Founding and early years
On October 22, 1825, Cumberland Synod, the ruling judicatory of the Cumberland Presbyterian Church, resolved to establish a college somewhere in southwestern Kentucky. The school's primary purpose was to educate young men who wanted to become ministers, but the school would be open to all. The school would also require students to perform manual labor for two to three hours a day. The synod appointed a commission to determine a site for the college.[1] The commission considered four towns in Kentucky (Hopkinsville, Russellville, Elkton, and Princeton) and finally chose Princeton on January 13, 1826.[2] The commission hired Franceway R. Cossitt, a Cumberland Presbyterian minister, as the college's president and sole teacher. Classes first began on March 1, 1826. By the end of the year, the college had about sixty students and had hired another teacher.[3] Originally the college was named, as the synod had resolved, the Cumberland Presbyterian College.

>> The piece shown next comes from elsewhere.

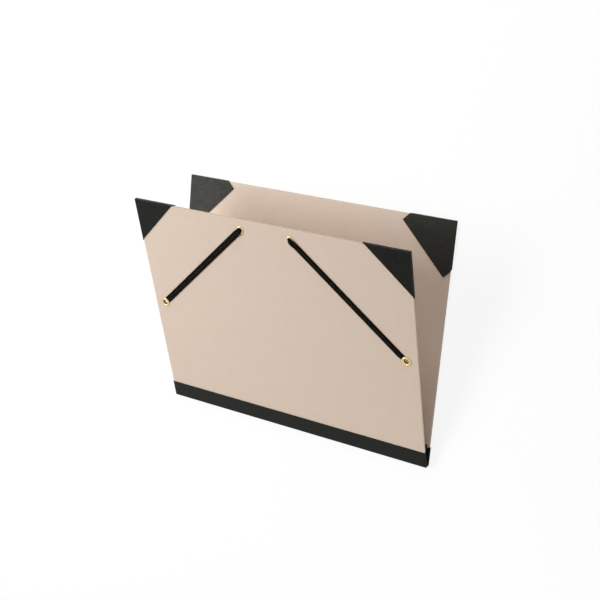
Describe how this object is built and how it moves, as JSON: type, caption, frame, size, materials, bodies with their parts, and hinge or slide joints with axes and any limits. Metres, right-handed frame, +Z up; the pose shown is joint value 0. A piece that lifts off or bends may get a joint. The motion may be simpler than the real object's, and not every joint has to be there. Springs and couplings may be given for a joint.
{
  "type": "drawing folder",
  "caption": "Flat drawing folder: two pasteboard covers joined by a black cloth spine, with cloth corners and elastic straps in brass eyelets.",
  "frame": {"origin": "under the middle of the whole, on the surface that the back cover lies on", "axes": "+X along the spine, +Y from the spine towards the free edges of the covers, +Z up; the back cover lies flat and the front cover stands open above it"},
  "size_m": [0.3314, 0.2642, 0.1031],
  "materials": {
    "board": "matt uncoated kraft pasteboard, beige with a pink cast, cream at the cut edges",
    "cloth": "black book cloth, fine grain, slight sheen",
    "lining": "black book cloth, fine grain",
    "elastic": "flat woven elastic, black",
    "brass": "bright rolled eyelets",
    "steel": "plain crimped bar"
  },
  "bodies": {
    "back_cover": {"back_board": "board", "spine_cloth_back": "cloth", "spine_lining_back": "lining", "corner_back_left": "cloth", "corner_back_right": "cloth"},
    "spine": {"spine_cloth_middle": "cloth"},
    "front_cover": {"front_board": "board", "spine_cloth_front": "cloth", "spine_lining_front": "lining", "corner_front_left": "cloth", "corner_front_right": "cloth", "eyelet_upper_left": "brass", "eyelet_upper_right": "brass", "eyelet_lower_left": "brass", "eyelet_lower_right": "brass", "elastic_left": "elastic", "elastic_right": "elastic", "cross_bar_left": "steel", "cross_bar_right": "steel"}
  },
  "joints": [
    {"name": "back_fold", "type": "hinge", "parent": "back_cover", "child": "spine", "pos_m": [0, -0.13064, 0.0002], "axis": [1, 0, 0], "range_deg": [-10.2, 79.1]},
    {"name": "front_fold", "type": "hinge", "parent": "spine", "child": "front_cover", "pos_m": [0, -0.13194, 0.00708], "axis": [1, 0, 0], "range_deg": [-10.2, 79.1]}
  ]
}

However, when the synod requested a charter for the college, members of the Kentucky legislature worried that the original name would stoke sectarian conflict. The legislature therefore dropped "Presbyterian" from the name and issued a charter to Cumberland College on January 8, 1827.[4]
Cumberland College was part of a larger manual labor movement, as other schools like the Oneida Institute and Oberlin College required students to perform physical labor in addition to their study.[5] The synod hoped that manual labor would prevent students from sacrificing "bodily vigor" at the expense of "mental energy."[6] The college had a working farm, and students worked on the farm two hours a day.[7]
In 1830 the college became home to the first Cumberland Presbyterian newspaper, the Religious and Literary Intelligencer. The paper's editor moved to Nashville in 1832 and changed the paper's name to the Revivalist; two years later, it was renamed the Cumberland Presbyterian, and eventually became the denominational organ.[8]
Relocation and final years
The college's largest problem was its indebtedness. The synodical commission had chosen Princeton as the college's site on the strength of local pledges of support amounting to at least $15,000, but few of the pledges were upheld.[9] By 1837 the college was $12,000 in debt, and five years later it was still indebted more than $5,600.[10]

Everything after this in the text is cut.